O que mais preocupa o setor no curto prazo, no entanto, é o cenário político e econômico. “O mercado de aviação executiva passa por um momento de ajuste”, afirma Marcus Matta, presidente do Prime Fraction Club, uma das empresas brasileiras de venda de aeronaves compartilhadas. “As eleições, o desaquecimento da economia e a volatilidade do dólar levaram potenciais compradores a adiarem suas compras ou optarem pela compra de aeronaves mais baratas.” Nogueira, da Abag, concorda. “A instabilidade está obrigando alguns fabricantes a financiarem, seja por conta própria, seja através de parcerias, a compra de aeronaves. É um tipo de venda relativamente novo no mercado e contribui para reduzir o impacto do desaquecimento da economia”, diz.

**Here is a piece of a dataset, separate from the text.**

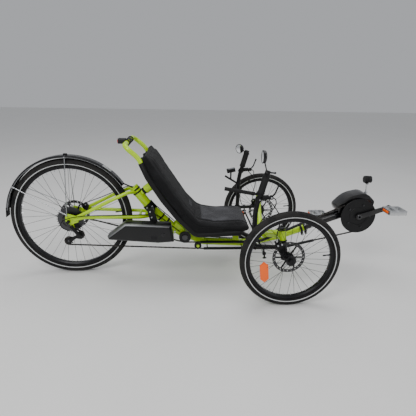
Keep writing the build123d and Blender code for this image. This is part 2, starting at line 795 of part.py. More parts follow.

No médio e no longo prazo, no entanto, poucos duvidam do potencial do mercado brasileiro. A Embraer, por exemplo, estima que nos próximos dez anos, só no segmento de jatos privados, haverá espaço para a venda de 540 a 560 aviões, com valor estimado em US$ 9,4 bilhões. “O segmento de jatos leves é o que mais cresce em nosso mercado”, concorda Fernando Pinho, presidente da TAM Aviação Executiva, representante no Brasil dos aviões da Cessna e também concorrente nesse mercado. Além da venda das aeronaves, em si, há pistas, hangares e serviços.
Willians Paulo Mischur, fundador e presidente da Consignum, do setor de tecnologia, é um potencial comprador. Entrou no mercado este ano, com a aquisição de um Eclipse Total, junto com outros dois empresários de Cuiabá, e reduziu o número de dias de viagem por mês de 20 para cinco. Animado, afirma que já sonha em migrar para um jato maior, em busca de conforto. “O avião mudou minha vida”, diz.